And even if the party did find a candidate and engineer a primary win, I imagine the MSM would just flood the zone with "Hey, can you believe this nutjob here ALMOST won a rethuglican primary?"

Doubtful. No one- including the parties in question- cares about the runner up to a designated loser spot in a no name state level race. Even if this 15 time felon had lost 162-161(remember, there were only 383 votes cast in the republican primary), no one would have paid any attention to it until after he started shooting.

Heck, my state representative district(so safe R that democrats don't run a candidate) went to a runoff between a pornsite owner promising to play dirty on consolidating GOP power through explicit legal chicanery and a popular sitting incumbent, and it didn't even make local news(and it seems fairly apparent to me that he lost mostly because he owns a pornsite and the incumbent dragged a popular former governor into campaigning for her). Why? Because no one pays attention to a state representative race until a nutjob actually does something nutty. The number of sitting state reps all over the country who are crazy shitheads is fairly high, and no on pays attention to them at all most of the time. Even when they threaten to start civil wars and have ties to militia groups which cause evacuations of the state capitol it's like a page 5 story, and that's on a slow news day.

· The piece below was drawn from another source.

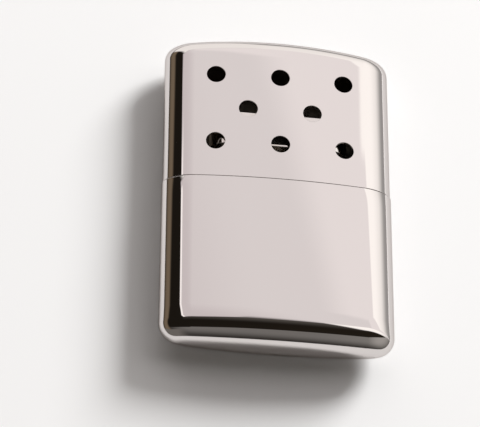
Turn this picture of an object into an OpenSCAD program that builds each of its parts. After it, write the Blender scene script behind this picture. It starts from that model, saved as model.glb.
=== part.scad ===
// Pocket catalytic hand warmer: a drawn fuel tank, a vented lid that lifts off, and a burner on the
// filler neck. It lies on its back. X runs across it, Y from the foot of the tank to the crown of the
// lid, and Z out of the front face. The origin is under the middle, on the surface that it lies on.

/* [Body] */
// Width across the tank
body_w = 66.5; // [60:0.5:74]
// Thickness over the middle of the two faces
body_t = 15.5; // [14:0.25:18]
// Length of the tank from its foot to the seam
tank_len = 50.7; // [44:0.1:64]
// Length of the lid from the seam to its crown
lid_len = 47.8; // [44:0.1:56]
// Radius of the two domed faces, across the width
face_r = 209; // [160:1:400]
// Width of the flat land along the middle of each face
land_w = 12; // [8:0.5:16]
// How far in from the width the rounded sides start
side_roll = 8.5; // [7:0.1:10]
// The same at the two ends, where the sides run out
tip_roll = 2.5; // [1.8:0.1:4]
// Edge rounding from the faces over the crown
crown_roll = 5; // [4:0.1:6]
// Edge rounding from the faces under the foot
foot_roll = 6.4; // [4:0.1:6.8]
// Corner radius of the outline at the crown of the lid
crown_corner = 5.1; // [4:0.1:8]
// Corner radius of the outline at the foot of the tank
foot_corner = 5.9; // [4:0.1:8]
// Radius of the bowed crown
crown_bow = 236; // [150:1:500]
// Radius of the foot, which is nearly straight
foot_bow = 1500; // [500:10:3000]

/* [Tank] */
// Sheet of the tank
tank_wall = 0.5; // [0.4:0.05:0.8]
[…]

Was any voting necessary? How was this decision made?

Pena ran for New Mexico State House District 14, a location that'd been heavily Blue-leaning long enough that the last time the Republicans put forth a candidate was 2014. His primary run was unopposed.

I can't find good information about the requirements to run in the GOP primary, but Ballotopedia lists 383 votes in the primary as a whole for his spot, and the state-wide rules for candidacy as a first-party candidate are "Nominating petitions for those candidates shall be signed by a number of voters equal to at least two percent of the total vote of the candidate’s party in the state or congressional district, or the following number of voters, whichever is greater: for statewide offices, two hundred thirty voters;...".

This post is like an inverse “Republicans Pounce!”

"Pounce, Republicans!"? "Ecnuop Snacilbuper!"?

More seriously, most of these kind dynamics have to do with human nature, not one side being uniquely bad. The disparities in who it applies to come from one sides having more power, and power corrupting.

So what are you exactly claiming? That Peña is some sort of a double agent for the Dems?

How would you react if a radical-left Democratic politician had hired someone to shoot at his opponents and someone posted to this forum going "ooo, the Republicans are going to have a field day with this"?

What do you mean by "sources and methods"? That phrase is doing a lot of work in your post but it is unclear weather it is working hard or hardly working.

It seems reasonable to assume that y'all nominated and voted for this candidate with full knowledge of his positions and agreed with them as he did not hide them. His past was readily discoverable. This seems more like a failure (?) on the local party's part rather than some covert opperation by the provenly inept deepstate.

He got 383 votes in the Republican primary and only won because Republicans haven't put up a candidate in the district in almost a decade. It's a guaranteed blue seat.

Party problem then.

I don’t have an actual conspiracy theory of who spurred who to doing what, if anything. It was just an amazingly bad coincidence for Albuquerque Republicans that we didn't have the info on Peña’s criminal actions in time to vote out the chairman under whom he was nominated.

It feels like a successful intelligence operation, similar to school shootings by suspects who were on the FBI’s radar. “Sources & methods” is a shorthand reference to the intel community claims that their vital national security work was endangered by attempts to disprove the Trump Russia hoax operation, [Crossfire Hurricane](https://en.wikipedia.org/wiki/Crossfire_Hurricane_(FBI_investigation)).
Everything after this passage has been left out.